In this paper, Clinton J. Andrews, Lisa Dewey-Mattia, Judd M. Schechtman, and Mathias Mayr project that by 2030, the global demand for energy will increase from the 2010 level of about 149,000 terrawatthours per year (TWh-yr) to about 199,000 TWh-yr. Generating the additional electricity to meet this demand by burning fossil fuels will increase CO2 emissions. Hence, considerable attention has been paid to the development of renewable energy sources of electricity. The authors analyze how the adoption of renewable energy and the expansion of the associated infrastructures may affect land use. They compare conventional and alternative energy sources and divide them into three categories based on land intensity, which is defined as land area (km2) required for delivering 1 TWh-yr. Category I comprises nuclear power, geothermal, coal, solar thermal, and natural gas. These sources are not land intensive, but only two of them are renewable. Geothermal energy, which uses gas- and oil-drilling technology to harvest underground hot water, is not available in all locations. Similarly, high-temperature solar power plants must be located in areas where sunlight is abundant. Delivering electricity generated by these renewable sources in remote locations to consumers is unlikely to be cost-effective.
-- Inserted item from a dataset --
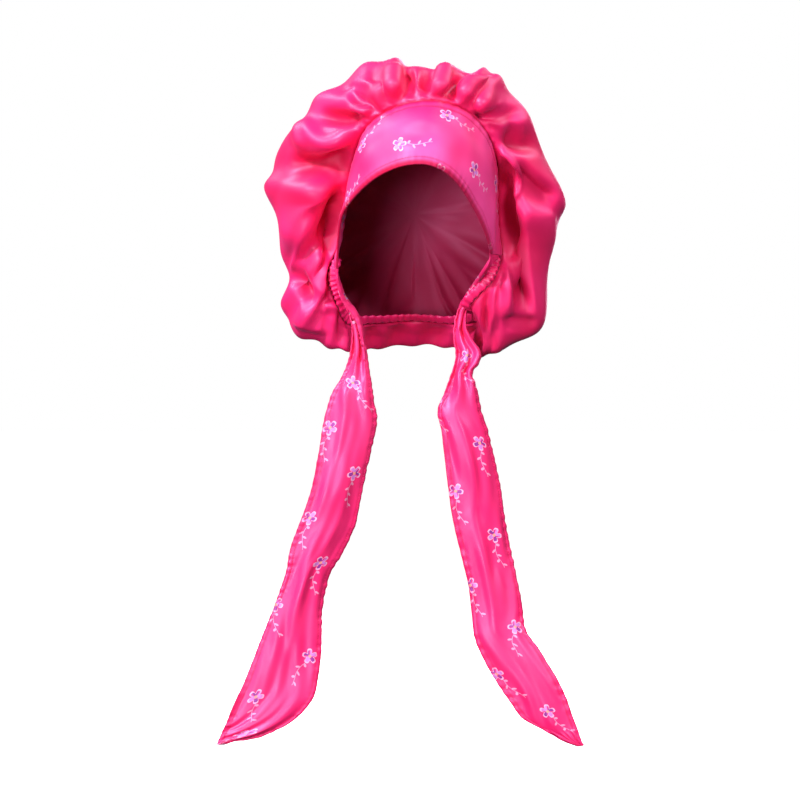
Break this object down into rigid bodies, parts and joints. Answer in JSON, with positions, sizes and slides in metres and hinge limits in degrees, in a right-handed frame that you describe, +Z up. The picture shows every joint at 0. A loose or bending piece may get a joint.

Category II includes solar photovoltaics, petroleum, hydropower, and wind. These sources require large tracts of land when implemented on a large scale. Rooftop solar panels may allow energy self-sufficiency only in sunny places and for single-story houses built with highly energy-efficient technology. Using photovoltaics in urban areas where buildings are often more than two stories high and do not have sufficient roof area is unlikely, the authors argue. Large-scale solar and wind farms may have to be located in remote areas where resources (land, sun, and wind) are available and where siting conflict is minimal. Category III is the most land-intensive category and includes all biofuels. A primary concern about biofuels is their potential for displacing food production and forests from current arable lands. The authors assert that biofuels are unlikely to become an important energy source.

Because most renewable energy sources may have to locate away from cities, where energy demand is concentrated, transmission becomes an issue. Although transmission lines are not land intensive or expensive, their siting faces numerous institutional constraints, including misalignment of incentives to encourage the construction of new transmission lines, lack of review standards for permit applications, technical challenges associated with the intermittency of renewable energy, and opposition from landscape protection groups. These constraints make siting of power facilities and transmission lines, not land intensity, a key barrier to the development of renewable energy sources.

This paper was presented at the Lincoln Institute’s Land Policy Conference of 2010 where many critical topics examining the impacts of climate change on land were discussed. This paper is Chapter 5 in the book Climate Change and Land Policy.